When the matter was argued before us the first time we had some doubt on these questions and we thought it best to order that the matter be re-argued.
[3, 4] We fully realize that, on these questions of fact, it would not be proper to reverse the trial court without a finding of manifest error, but we also realize that in compensation cases, as in other civil suits, the duty is on a plaintiff to prove his contentions by a preponderance of the evidence. Thus we were confronted with the question of whether to affirm a finding because of doubt as to manifest error, or to reverse a finding which possibly is not supported by a preponderance of the evidence. We ordered the matter re-argued, and very shortly before the second argument counsel for defendant-employer filed a motion in which it was stated that motion pictures had been taken since the trial showing the plaintiff driving motor trucks and that those pictures, if exhibited to us, would show that the plaintiff's claim that he cannot drive motor trucks is not founded on fact.
Counsel for plaintiff objected to the showing of those pictures and argued that it was not contended that plaintiff could not drive a motor vehicle, but merely that in the opinion of the doctors it was very unwise for him to do so.

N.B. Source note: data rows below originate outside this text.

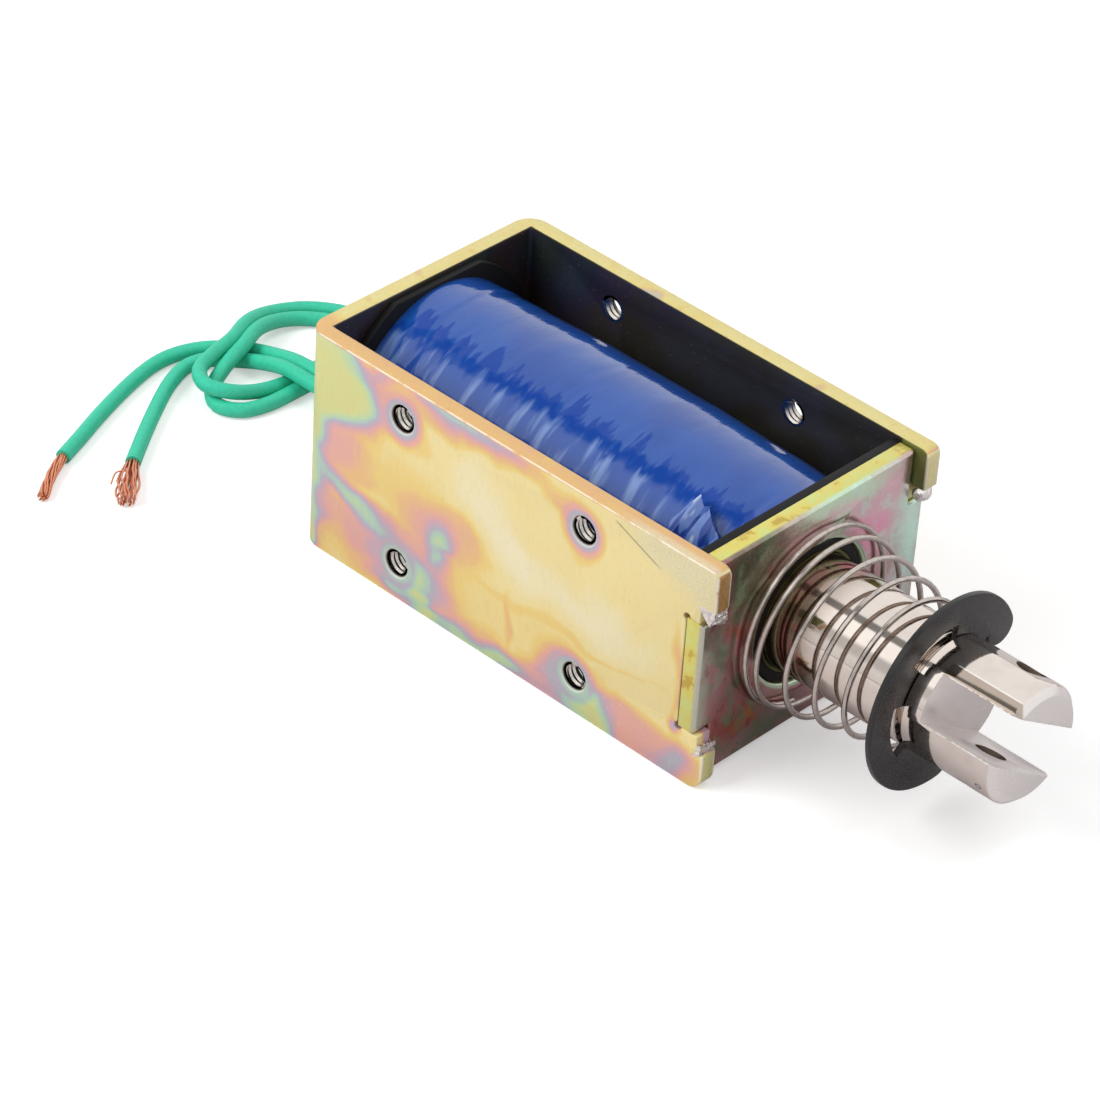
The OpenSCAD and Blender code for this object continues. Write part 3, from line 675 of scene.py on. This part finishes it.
# %% [markdown]
# ## Plastics, rubber and film
# The spool and the grommet are black and nearly matt, and the E-clip's black oxide shines a little more.
# The leads' jackets are a soft green vinyl. The coil is wrapped in blue polyester film, thin and glossy,
# with a darker band and paler streaks painted on it as reflections.

# %% Plastics
def plastic(name, colour, rough, scale=3.0, shade=0.3, strength=0.1, shine=0.5):
    return plain(name, colour, rough, 0.15, scale, shade, strength, 0.65, 3.0, Specular_IOR_Level=shine)


spool_plastic = plastic("spool_plastic", (17, 16, 17), 0.5, shine=0.3)
grommet_rubber = plastic("grommet_rubber", (30, 30, 30), 0.6)
nylon = plastic("nylon", (226, 224, 214), 0.4)
black_oxide = plastic("black_oxide", (21, 17, 19), 0.20, scale=6.0, strength=0.15, shine=0.6)
lead_jacket = plastic("lead_jacket", (56, 200, 164), 0.36, scale=1.5, shade=0.10)

# %% Blue film
blue_film, start = material("blue_film")
place = in_mm(start)
x, y, z = parts_of(place)
tone = noise(place, 0.12, 2.0, 0.5)
base = tinted(start, (17, 70, 154), (23, 80, 164), tone.step(0.35, 0.65))
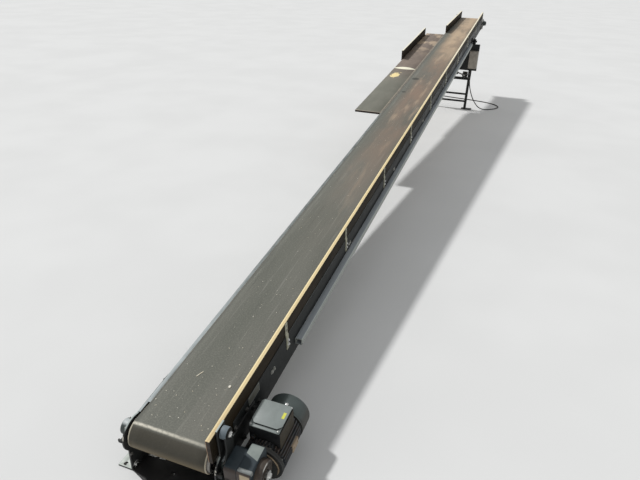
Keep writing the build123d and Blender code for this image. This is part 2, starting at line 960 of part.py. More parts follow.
# Mains lead: down from its gland, out on the floor in a loop and under the head to its coil
exit_x = box_middle[0] + gland_places[0][0]
exit_y = box_middle[1] + gland_places[0][1]
exit_z = box_base - gland_length
coil_centre = (stand_x + coil_place[0], coil_place[1])
coil_radius = (coil_outer - cable_diameter) / 2
ring_entry = math.sqrt((coil_outer / 2) ** 2 - (coil_outer / 2 - cable_diameter) ** 2)
cable_bends = (
    # distance beyond the stand, y, z
    (-70, -252, 235),
    (-52, -310, 115),
    (-18, -375, 36),
    (30, -440, cable_rest + cable_touch),
    (90, -505, cable_rest),
    (160, -570, cable_rest),
    (260, -610, cable_rest),
    (365, -585, cable_rest),
    (448, -510, cable_rest),
    (502, -410, cable_rest),
    (540, -290, cable_rest),
    (570, -160, cable_rest),
    (592, -20, cable_rest),
    (620, 120, cable_rest),
    (660, 270, cable_rest),
)
cable_points = (
    (exit_x, exit_y, exit_z),
    (exit_x, exit_y, exit_z - cable_drop),
    *[(stand_x + x, y, z) for x, y, z in cable_bends],
    (coil_centre[0] - coil_radius, coil_centre[1] - ring_entry, cable_rest),
)


def run_radii(points):
    """Bend radius at each inner point: a share of the shorter run over the tangent of half the turn."""
    radii = []
    for before, here, after in zip(points, points[1:], points[2:]):
        start = Vector(*here) - Vector(*before)
        leave = Vector(*after) - Vector(*here)
        turn = math.radians(start.get_angle(leave))
        radii.append(bend_share * min(start.length, leave.length) / math.tan(turn / 2))
    return radii


cable_radii = run_radii(cable_points)
with BuildPart() as mains_cable:
    with BuildLine() as cable_line:
        FilletPolyline(*cable_points, radius=cable_radii)
    with BuildSketch(Plane(origin=cable_line.line @ 0, z_dir=cable_line.line % 0)):
        Circle(cable_diameter / 2)
    sweep()
keep(mains_cable.part, "mains_cable")

with BuildPart() as cable_coil:
    with BuildSketch(Plane.XY.offset(running_gap)):
        with Locations((coil_centre[0], coil_centre[1])):
            Circle(coil_outer / 2)
            Circle(coil_inner / 2, mode=Mode.SUBTRACT)
    extrude(amount=coil_height)
keep(cable_coil.part, "cable_coil")

plug_x = coil_centre[0] - coil_radius
plug_neck_z = coil_height + running_gap - plug_neck_diameter / 2
plug_z = plug_diameter / 2 + running_gap
neck_start = coil_centre[1] + ring_entry + plug_gap
with BuildPart() as mains_plug:
    with BuildSketch(Plane(origin=(plug_x, neck_start, plug_neck_z), z_dir=(0, 1, 0))):
        Circle(plug_neck_diameter / 2)
    with BuildSketch(Plane(origin=(plug_x, neck_start + plug_neck_length, plug_z), z_dir=(0, 1, 0))):
        Circle(plug_diameter / 2)
    loft()
    with BuildSketch(Plane(origin=(plug_x, neck_start + plug_neck_length, plug_z), z_dir=(0, 1, 0))):
        Circle(plug_diameter / 2)
    extrude(amount=plug_length - plug_neck_length)
keep(mains_plug.part, "mains_plug")

print("cable radii", [round(radius) for radius in cable_radii])
print("cable run", round(sum(edge.length for edge in cable_line.edges())))
print("nodes", len(made), "pivot", round(pivot_x, 1), round(pivot_z, 1))
whole = Compound(children=made)
low, high = whole.bounding_box().min, whole.bounding_box().max
print("box", [round(v, 1) for v in (low.X, low.Y, low.Z, high.X, high.Y, high.Z)])
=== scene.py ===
"""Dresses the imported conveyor: every piece gets its shape in detail and its finish.

Pieces are made in millimetres, in the deck's axes or in the world's. The deck's x runs up the
belt from the drive drum, its y to the left and its z is the height above the belt's face.
"""

import math
import random
from itertools import product

import bmesh
import bpy
from mathutils import Matrix, Vector, noise


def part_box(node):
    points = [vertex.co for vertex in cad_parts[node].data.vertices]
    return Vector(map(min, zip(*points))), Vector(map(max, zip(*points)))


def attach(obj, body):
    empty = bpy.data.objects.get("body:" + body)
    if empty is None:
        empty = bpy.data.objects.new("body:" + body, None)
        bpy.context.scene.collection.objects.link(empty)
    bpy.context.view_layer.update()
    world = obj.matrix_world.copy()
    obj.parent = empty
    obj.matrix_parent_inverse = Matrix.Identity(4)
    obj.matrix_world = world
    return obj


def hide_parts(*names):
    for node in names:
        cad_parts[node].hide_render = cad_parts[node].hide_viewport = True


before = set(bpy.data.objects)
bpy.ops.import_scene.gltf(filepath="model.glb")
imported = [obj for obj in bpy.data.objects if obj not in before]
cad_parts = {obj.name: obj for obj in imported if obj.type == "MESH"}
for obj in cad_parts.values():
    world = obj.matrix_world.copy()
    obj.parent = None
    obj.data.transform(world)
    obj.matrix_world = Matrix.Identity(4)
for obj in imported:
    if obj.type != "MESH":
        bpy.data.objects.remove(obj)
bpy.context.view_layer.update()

# Sizes that the dressed pieces share with the frame, in millimetres
MM = 0.001
SLOPE = math.radians(6.2)
DRUM_SPACING = 7250
AXLE_DEPTH = 57
BELT_THICKNESS = 4
BELT_LEFT = 151
BELT_RIGHT = -141
BED_TOP = -4
BOARD_INNER = -159
BOARD_OUTER = -174
WEB_THICKNESS = 3
RIGHT_WEB = -177
LEFT_WEB = 168
PLATE_RIGHT = -183
PLATE_LEFT = 174
GEARBOX_FACE = -209
MOTOR_Y = -277
MOTOR_HEIGHT = -110
STAND_X = 6110
LEG_LEFT = 197
LEG_RIGHT = -206
ROLLER_PLACES = (1500, 3600, 5500)
ROLLER_HEIGHT = -134.5


def across_frame():
    """The deck's axes in the world: its origin stands on the drive drum's axle."""
    low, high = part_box("drive_drum")
    axle = (low + high) / 2 / MM
    origin = Vector((axle.x, 0, axle.z)) + AXLE_DEPTH * Vector((-math.sin(SLOPE), 0, math.cos(SLOPE)))
    return Matrix.Translation(origin) @ Matrix.Rotation(-SLOPE, 4, "Y")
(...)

The record further demonstrates that there is medical evidence which was not offered and which may or may not throw additional light on the question of whether plaintiff has sustained injury.
We think that the ends of justice will best be served by our remanding the matter to the end that there may be offered in the trial court any additional evidence that may be available to either the plaintiff or the defendant Kramer. Insofar as the judgment dismissed the suit against Maryland Casualty Company, it must be affirmed.
For the reasons assigned, insofar as the judgment runs in favor of Maryland Casualty Company, it is affirmed, and in all other respects it is reversed; and it is now ordered, adjudged and decreed that this matter be remanded to the Civil District Court for the Parish of Orleans for the reception of such additional evidence as may be available to either party in order that the trial Judge may adjudicate the matter on the basis of the evidence heretofore offered and upon such new evidence as may be properly introduced.
Affirmed in part, reversed in part and remanded.